Extract the lines that hold the string "scene".
+++ Source material +++
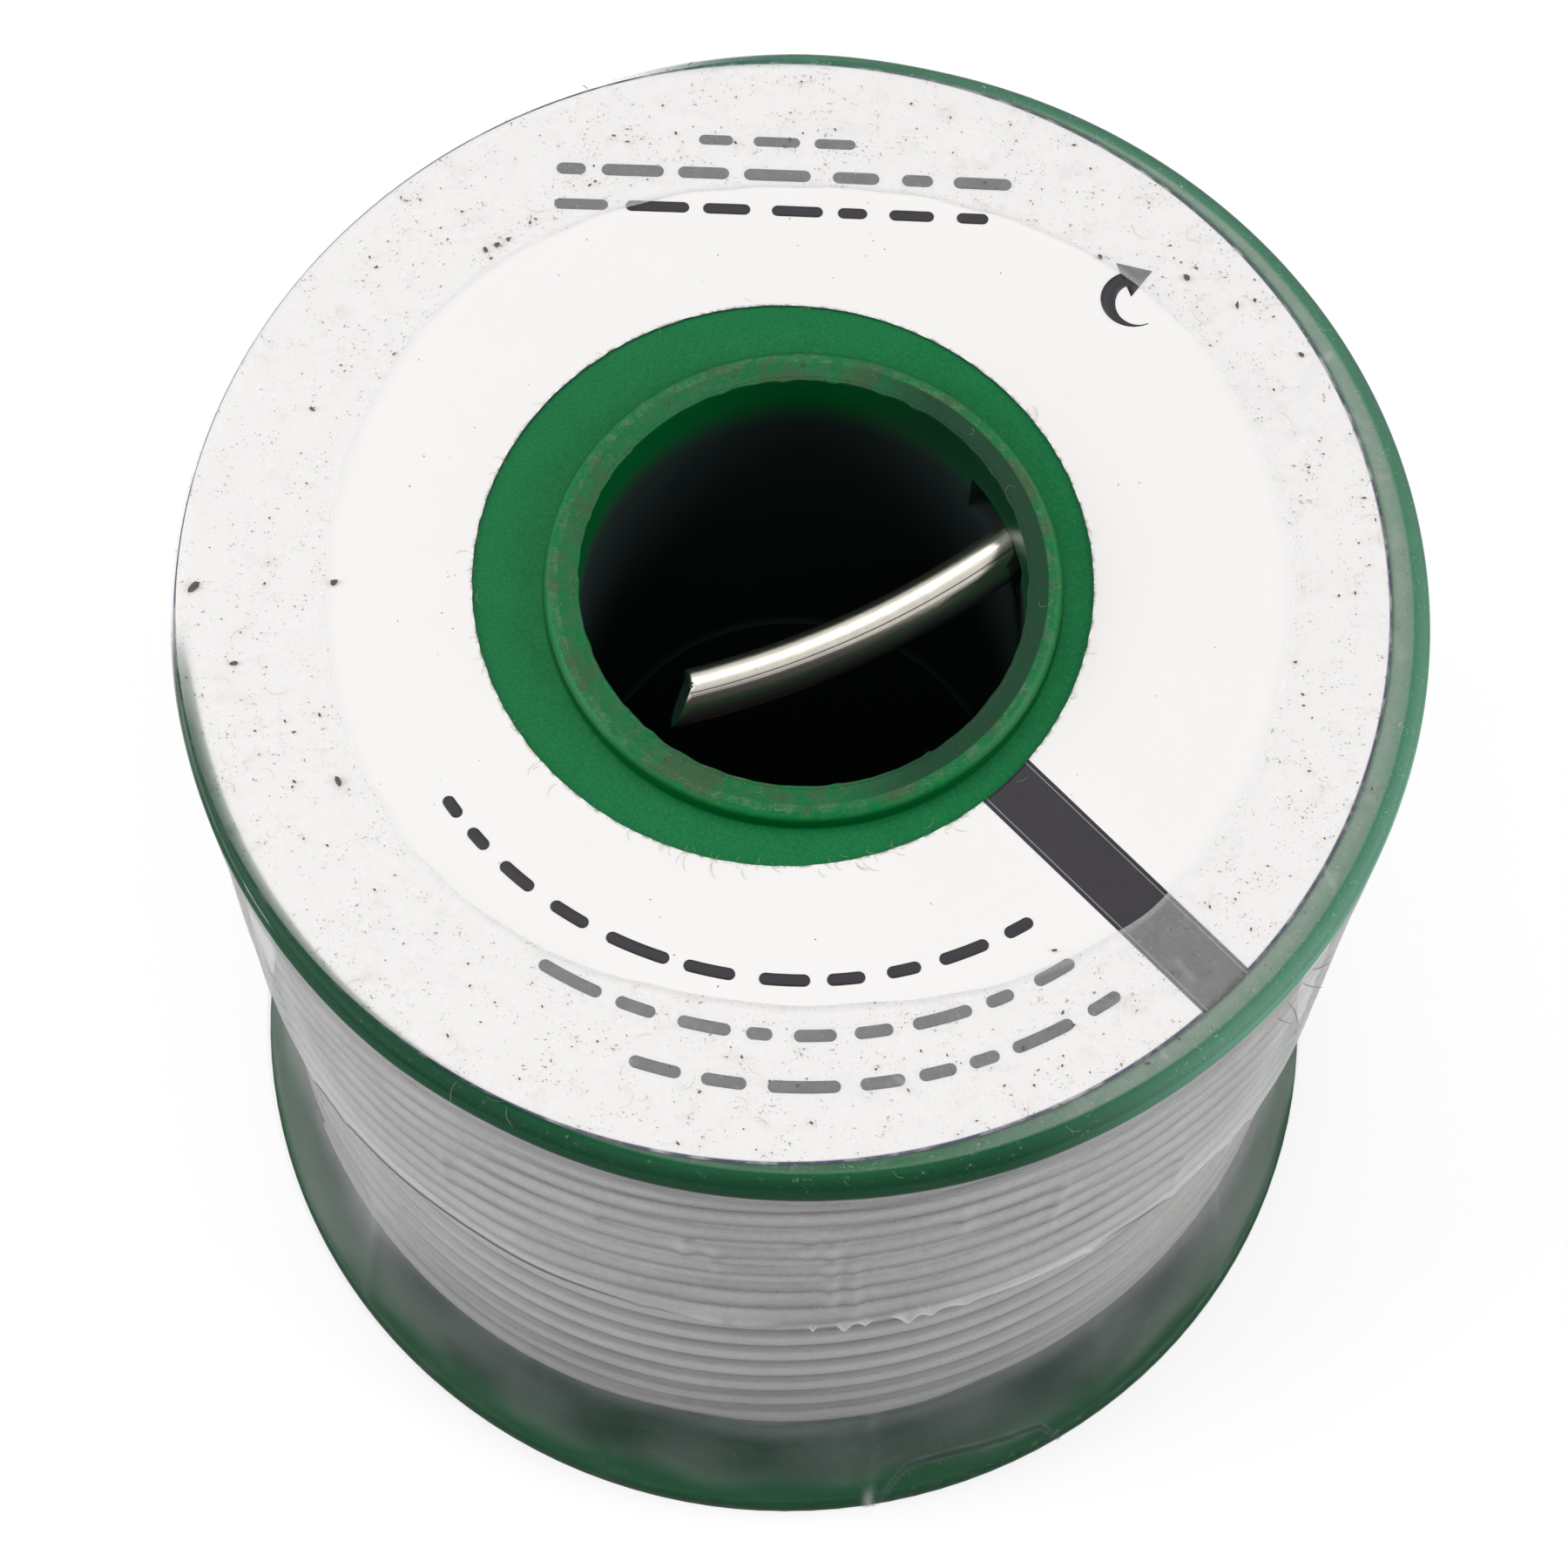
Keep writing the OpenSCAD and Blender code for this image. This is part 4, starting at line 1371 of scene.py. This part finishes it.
def world():
    """White surroundings that give little light and, in a gloss, are dark in front."""
    made = bpy.data.worlds.new("studio")
    bpy.context.scene.world = made
    tree = bare_tree(made)
    way = make_node(tree, "ShaderNodeTexCoord", output="Generated")
    towards_back = make_node(tree, "ShaderNodeSeparateXYZ", {0: way}, "Y")
    gloss = towards_back.step(-0.36, -0.20) * (1 - GLOSS_IN_FRONT) + GLOSS_IN_FRONT
    path = make_node(tree, "ShaderNodeLightPath", output="Is Glossy Ray")
    strength = seen_directly(tree) * (1 - WORLD_LIGHT) + WORLD_LIGHT
    strength = strength * (path * (gloss - 1) + 1)
    sky = make_node(tree, "ShaderNodeBackground", {"Color": (1, 1, 1, 1), "Strength": strength})
    make_node(tree, "ShaderNodeOutputWorld", {"Surface": sky})


def softbox(name, at, width, watts):
    """A square lamp that faces the spool. The top one is not seen in glosses."""
    data = bpy.data.lights.new(name, "AREA")
    data.shape = "SQUARE"
    data.size = width
    data.energy = watts
    lamp = bpy.data.objects.new(name, data)
    bpy.context.scene.collection.objects.link(lamp)
    lamp.location = at
    aim = Vector((0, 0, MID_Z)) - Vector(at)
    lamp.rotation_mode = "QUATERNION"
    lamp.rotation_quaternion = aim.to_track_quat("-Z", "Y")
    lamp.visible_glossy = name != "top_softbox"


# ---------------------------------------------------------------- the spool
place_camera()
plastic = moulded_green()
bright_wire = drawn_solder()
dull_wire = wound_solder()
cut_end = cut_solder()
paper = label_paper()
cut_edge = label_edge()
dark_ink = printed_ink("dark_print", rgb(44, 41, 46), rgb(54, 51, 56))
grey_ink = printed_ink("grey_keyline", rgb(128, 126, 130), rgb(140, 138, 142))
film = shrink_film()
crumb = grime_finish("brown_grime", rgb(58, 50, 44), rgb(120, 110, 98))
fibre = grime_finish("pale_fibre", rgb(128, 112, 80), rgb(186, 176, 150))

shown_solids = {"upper_spool_half": plastic, "lower_spool_half": plastic}
for layer in range(1, 6):
    shown_solids[f"solder_layer_{layer}"] = dull_wire
for node, finish in shown_solids.items():
    frame["nodes"][node].data.materials.clear()
    frame["nodes"][node].data.materials.append(finish)

mouth_flash(plastic)
outer_layer(dull_wire)
wire_start(bright_wire, cut_end)
label_ring("upper_paper_label", "upper_label", paper, cut_edge, True)
label_ring("lower_paper_label", "lower_label", paper, cut_edge, False)
printed_bar(dark_ink, grey_ink)
printed_dashes(dark_ink)
printed_arrow(dark_ink)
upper_film(film)
lower_film(film)
dirt(crumb)
fibres(fibre)

floor()
world()
for box in SOFTBOXES:
    softbox(*box)
bpy.context.scene.view_settings.view_transform = "Standard"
+++
▶ Result of the exercise
Keep writing the OpenSCAD and Blender code for this image. This is part 4, starting at line 1371 of scene.py. This part finishes it.
    bpy.context.scene.world = made
    bpy.context.scene.collection.objects.link(lamp)
bpy.context.scene.view_settings.view_transform = "Standard"